Estimated reading time: 2 minutes and 30 seconds
In hindsight, maybe we should have seen the housing market collapse and financial meltdown coming, if only we'd known how to connect the dots. But while there was plenty of anecdotal evidence of deadbeat borrowers and overzealous lenders, traditional data sources didn't paint a complete picture. Warnings signs that should have been flashing red showed up as mixed signals at best.
Much has changed in the last decade—not just in finance but across virtually every industry. Thanks to the proliferation of data and a new ways of thinking about alternative information sources, we have a more complete and nuanced view of the world around us.
Alternative data—also referred to as non-traditional or unstructured data—makes it possible to quickly identify, search, and process information that was previously difficult to gather and analyze in a meaningful way.
Consider satellite images: Until recently, business leaders, civil engineers, environmental consultants, or investors needed to physically visit locations to understand and make decisions on, say, traffic patterns, for example. Now, they can not only use satellite images to analyze patterns remotely, they can do so at scale with advanced analytics that track changes and improve forecasts.
The same is true of how professionals monitor and respond to news, whether from traditional media outlets, official releases, or individuals who break information on social media. Alternative data providers use automation and artificial intelligence to analyze trends, and through such services as Twitter, can identify relevant developments as they're unfolding in real time.
Investors were among the early adopters of alternative data—and understandably given that information is their currency. Yet, , alternative information is becoming a go-to source for professionals, policy makers, and advocates, among many others.
Here are a few examples of how organizations and individuals are using alternative and unconventional data to make timely and more informed decisions across a wide range of industries.
Oil Tankers and Oil Pricing
The price of oil is determined when it leaves a ship. Depending on what's happening in oil markets, some tankers will, at times, wait outside of ports until its most advantageous to dock, thus impacting regional oil prices.

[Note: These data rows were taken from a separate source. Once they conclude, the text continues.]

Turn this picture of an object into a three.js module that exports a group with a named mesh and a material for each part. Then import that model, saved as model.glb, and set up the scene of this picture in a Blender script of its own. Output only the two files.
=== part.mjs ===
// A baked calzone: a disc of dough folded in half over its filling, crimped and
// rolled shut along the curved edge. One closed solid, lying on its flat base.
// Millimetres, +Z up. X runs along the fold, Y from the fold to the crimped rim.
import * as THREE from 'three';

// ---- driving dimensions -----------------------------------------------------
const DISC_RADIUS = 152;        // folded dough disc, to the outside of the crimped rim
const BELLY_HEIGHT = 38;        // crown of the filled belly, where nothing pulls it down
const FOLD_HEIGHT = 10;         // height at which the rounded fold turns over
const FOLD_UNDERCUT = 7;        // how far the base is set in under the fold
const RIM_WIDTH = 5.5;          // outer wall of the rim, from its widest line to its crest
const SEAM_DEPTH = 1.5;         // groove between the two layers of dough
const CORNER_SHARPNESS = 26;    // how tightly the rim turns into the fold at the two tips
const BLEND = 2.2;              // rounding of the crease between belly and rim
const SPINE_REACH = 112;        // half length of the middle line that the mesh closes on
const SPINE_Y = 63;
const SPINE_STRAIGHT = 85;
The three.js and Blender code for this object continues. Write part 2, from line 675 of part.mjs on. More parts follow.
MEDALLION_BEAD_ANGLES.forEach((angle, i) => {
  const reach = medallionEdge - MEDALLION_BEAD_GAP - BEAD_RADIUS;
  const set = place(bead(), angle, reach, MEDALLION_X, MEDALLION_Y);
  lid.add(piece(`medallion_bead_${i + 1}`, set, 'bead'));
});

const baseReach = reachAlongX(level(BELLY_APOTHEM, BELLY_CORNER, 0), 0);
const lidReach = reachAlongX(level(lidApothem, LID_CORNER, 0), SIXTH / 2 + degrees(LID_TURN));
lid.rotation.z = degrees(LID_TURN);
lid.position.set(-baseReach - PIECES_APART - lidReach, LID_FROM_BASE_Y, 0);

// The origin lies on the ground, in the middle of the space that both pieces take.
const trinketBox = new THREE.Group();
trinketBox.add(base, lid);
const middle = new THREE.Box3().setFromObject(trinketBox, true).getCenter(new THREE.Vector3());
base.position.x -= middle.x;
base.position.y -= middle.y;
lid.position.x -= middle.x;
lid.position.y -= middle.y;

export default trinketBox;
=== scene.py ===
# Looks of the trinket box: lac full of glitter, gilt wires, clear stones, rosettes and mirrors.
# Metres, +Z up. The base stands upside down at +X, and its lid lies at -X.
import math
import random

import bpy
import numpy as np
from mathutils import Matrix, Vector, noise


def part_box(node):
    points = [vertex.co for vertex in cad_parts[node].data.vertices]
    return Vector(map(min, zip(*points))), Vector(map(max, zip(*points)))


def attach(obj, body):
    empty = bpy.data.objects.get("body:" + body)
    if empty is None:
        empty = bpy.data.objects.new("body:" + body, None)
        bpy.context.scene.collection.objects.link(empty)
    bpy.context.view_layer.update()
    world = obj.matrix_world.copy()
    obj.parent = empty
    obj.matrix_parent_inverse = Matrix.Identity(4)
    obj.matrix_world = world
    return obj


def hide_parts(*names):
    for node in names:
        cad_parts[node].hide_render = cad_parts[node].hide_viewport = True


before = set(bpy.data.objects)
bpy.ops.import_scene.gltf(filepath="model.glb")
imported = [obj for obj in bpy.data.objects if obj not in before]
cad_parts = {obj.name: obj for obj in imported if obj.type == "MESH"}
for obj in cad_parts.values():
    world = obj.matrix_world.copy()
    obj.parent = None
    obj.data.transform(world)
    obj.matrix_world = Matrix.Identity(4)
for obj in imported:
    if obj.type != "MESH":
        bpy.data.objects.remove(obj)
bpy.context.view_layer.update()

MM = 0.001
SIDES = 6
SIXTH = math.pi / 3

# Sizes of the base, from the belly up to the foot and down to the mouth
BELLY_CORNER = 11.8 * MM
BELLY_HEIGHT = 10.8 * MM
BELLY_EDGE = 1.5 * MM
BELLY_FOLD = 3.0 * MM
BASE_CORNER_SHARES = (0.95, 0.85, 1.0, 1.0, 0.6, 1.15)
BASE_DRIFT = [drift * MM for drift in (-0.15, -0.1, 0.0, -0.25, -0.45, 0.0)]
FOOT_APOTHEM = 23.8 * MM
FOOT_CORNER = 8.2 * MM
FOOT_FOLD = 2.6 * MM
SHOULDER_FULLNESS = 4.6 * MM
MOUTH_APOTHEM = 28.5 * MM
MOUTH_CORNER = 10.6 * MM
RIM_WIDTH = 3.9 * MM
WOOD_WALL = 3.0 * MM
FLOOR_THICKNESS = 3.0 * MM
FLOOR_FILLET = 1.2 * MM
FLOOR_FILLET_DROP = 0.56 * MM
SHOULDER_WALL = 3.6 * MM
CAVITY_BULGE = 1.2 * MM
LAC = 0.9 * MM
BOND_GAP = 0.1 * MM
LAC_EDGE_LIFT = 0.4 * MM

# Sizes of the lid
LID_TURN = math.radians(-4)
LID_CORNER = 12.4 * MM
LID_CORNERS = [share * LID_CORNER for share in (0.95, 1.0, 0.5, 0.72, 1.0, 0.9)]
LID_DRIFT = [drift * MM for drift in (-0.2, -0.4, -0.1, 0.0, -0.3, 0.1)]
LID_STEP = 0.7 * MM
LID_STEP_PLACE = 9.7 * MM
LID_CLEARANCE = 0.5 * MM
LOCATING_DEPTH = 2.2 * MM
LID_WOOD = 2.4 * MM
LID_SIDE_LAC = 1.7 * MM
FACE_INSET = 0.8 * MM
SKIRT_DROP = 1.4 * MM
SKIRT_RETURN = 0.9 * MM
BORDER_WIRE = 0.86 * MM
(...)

Recognizing this, commodities traders and other professionals monitor tanker movements and look for patterns by using automatic identification system (AIS) tracking, which is on all commercial ships and available at such sites as Marine Trafficand Vessel Finder.

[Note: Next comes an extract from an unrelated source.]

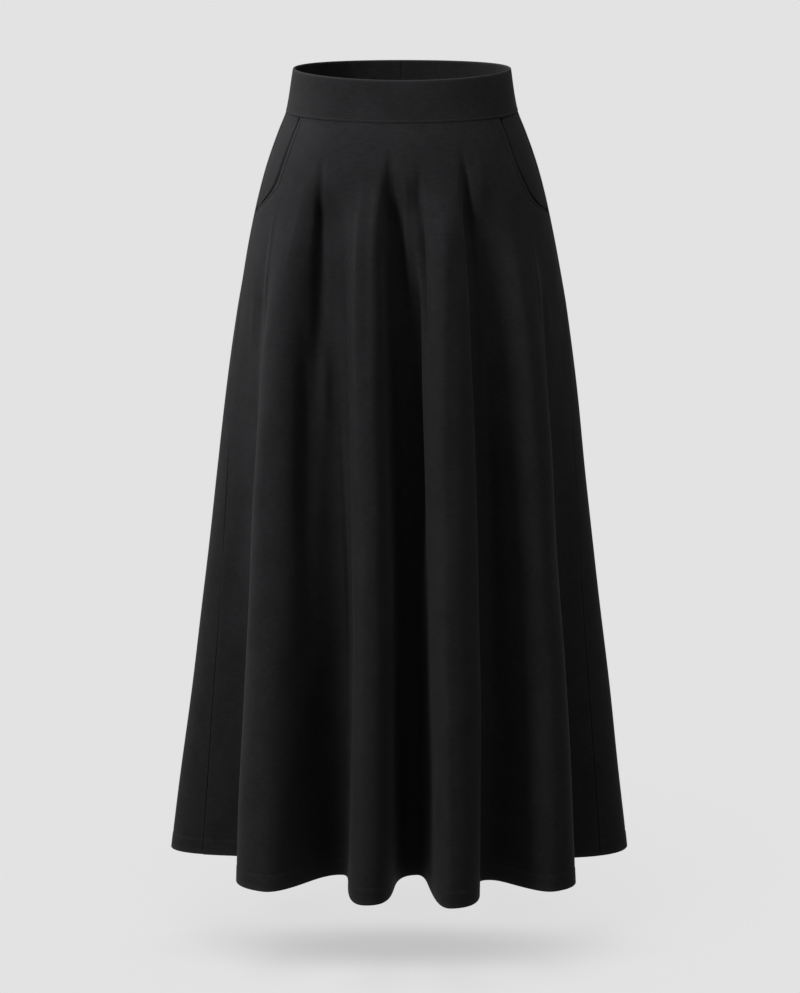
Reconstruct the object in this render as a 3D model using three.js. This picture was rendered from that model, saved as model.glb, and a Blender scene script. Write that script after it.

Oil and transportation companies know that tanker patterns can influence regional oil prices—and that vessel movements are tracked by interested parties. On some occasions, observers note vessels claim they are heading to one port, but go to another —or pull into a port, but never dock and head back out to sea.

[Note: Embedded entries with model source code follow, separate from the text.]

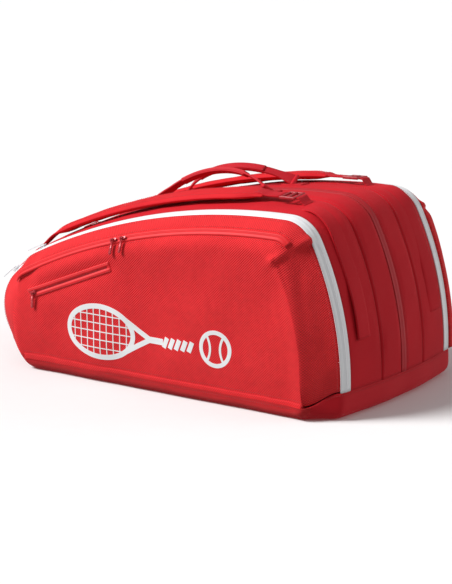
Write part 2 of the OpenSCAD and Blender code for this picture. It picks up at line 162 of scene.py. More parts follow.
class Shell:
    """Outer surface of the bag: tangent arcs along the zip line, crowned across it."""

    def __init__(self, s):
        self.s = s
        self.half_w = s.bag_w / 2
        self.split = self.half_w - s.edge_w
        line_x = s.bag_len / 2 - s.crown
        self.end_c = (line_x - s.end_r, s.bulge_z)
        self.top_c = (s.bag_len * 0.326, s.zip_h - s.top_r)
        nx = s.nose_r - line_x
        self.nose_c = (nx, self.top_c[1] + math.sqrt((s.top_r - s.nose_r) ** 2 - (nx - self.top_c[0]) ** 2))
        self.corner_c = circle_meet(self.end_c, s.end_r - s.corner_r, self.top_c, s.top_r - s.corner_r)
        self.end_a = bearing(self.end_c, self.corner_c)
        self.top_a = bearing(self.top_c, self.corner_c)
        self.nose_a = bearing(self.top_c, self.nose_c)
        self.low_a = math.pi + s.nose_lean
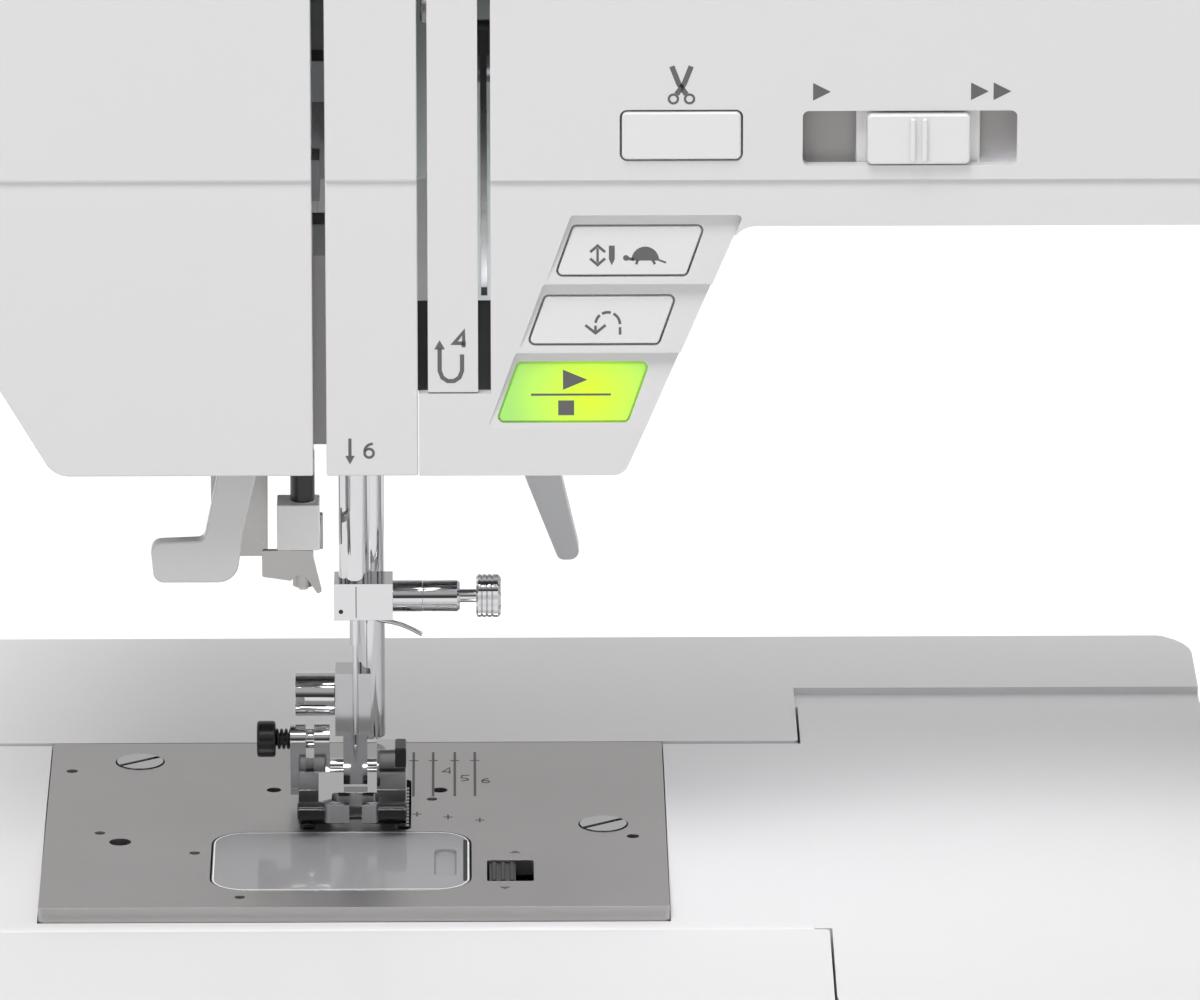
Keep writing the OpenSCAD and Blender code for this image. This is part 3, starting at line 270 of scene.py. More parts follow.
clear_cover = clear("clear_cover_plastic", (0.44, 0.43, 0.44), 0.6)
clear_bobbin = clear("clear_bobbin_plastic", (0.75, 0.78, 0.84), 0.45)
screen_black = plastic("screen_window", (0.012, 0.016, 0.02), 0.08, grain_mm=0.0, sheen=0.6)
lamp_glow = lamp_material("lamp_diffuser", (0.88, 0.92, 1.0), 9.0)
rubber_black = plastic("foot_rubber", (0.02, 0.02, 0.02), 0.75, grain_mm=0.02, grain_scale=900)
circuit_green = plastic("solder_resist_green", (0.01, 0.09, 0.03), 0.35, tint=0.5)
ink_grey = plastic("printed_grey_ink", (0.13, 0.125, 0.125), 0.5, tint=0.1)
etched_dark = plastic("etched_plate_mark", (0.10, 0.095, 0.09), 0.45, tint=0.15)
screen_lines = lamp_material("screen_lines", (0.55, 0.75, 0.85), 0.9)
shadow_line = plastic("shadow_in_a_gap", (0.03, 0.03, 0.032), 0.6, tint=0.2)
# A mid grey whose darkness is painted shade: it stands for the shaded floor of the slider's channel and of a
# threading slot.
painted_shade_grey = plastic("slider_channel_painted_shade", (0.40, 0.385, 0.375), 0.5)
# A near-white line for the clear cover's rim: a painted highlight where the edge catches light.
rim_painted_highlight = plastic("clear_rim_painted_highlight", (0.92, 0.93, 0.94), 0.12, grain_mm=0.001)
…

Supply Chains and Logistics
Manufacturers are looking to improve speed and efficiency at every turn. Companies are therefore incorporating alternative data and advanced analytics into product development, manufacturing, and marketing.
One exciting frontier is supply chain management and logistics. Although alternative data is still in the early days of implementation in these areas, industry research suggests that companies are eager to play catch up.
It's important to consider just how many variables are involved into getting products into the hands of customers, let alone on the same or next day: weather, traffic, vehicle availability, and efficiency, among others.
While product sensors and cameras improve efficiencies in the warehouse, supply chain managers are turning to alternative data sources to provide a better handle on what happens outside. For example, by tracking social media mentions of a product, companies are able to gauge product demand; they can in turn adjust their manufacturer schedules or shift deliveries accordingly.
Some of the biggest retailers are taking this a step further by analyzing customer behavior to predict and plan for purchases even before consumers add items to their carts.
Risky Mortgages and Borrower Behavior
The intersection of finance and technology has radically changed how banks make credit decisions. Just as importantly, alternative data is giving investors in mortgage backed securities a better gauge of risk, particularly for unconventional mortgages.
Mortgage investors can now quickly access a wealth of data on everything from public loan filings and consumer behavior, to vacation rental-by-owner listings. Previously, investors in these securities would need to do their own sleuthing, a manual process that required weeks of research.
With more information at the ready, investors can make informed decisions about the kinds of securities they buy, and get a better read on risk. Meanwhile, non-traditional borrowers, many of whom have struggled to secure financing in the wake of the financial crisis, are finding that more doors are opening.
Armed with alternative data, decision makers across industries are not only able to access and analyze information that is more timely and relevant, they can connect the dots of traditional data sources to see risk and opportunity from a whole new perspective.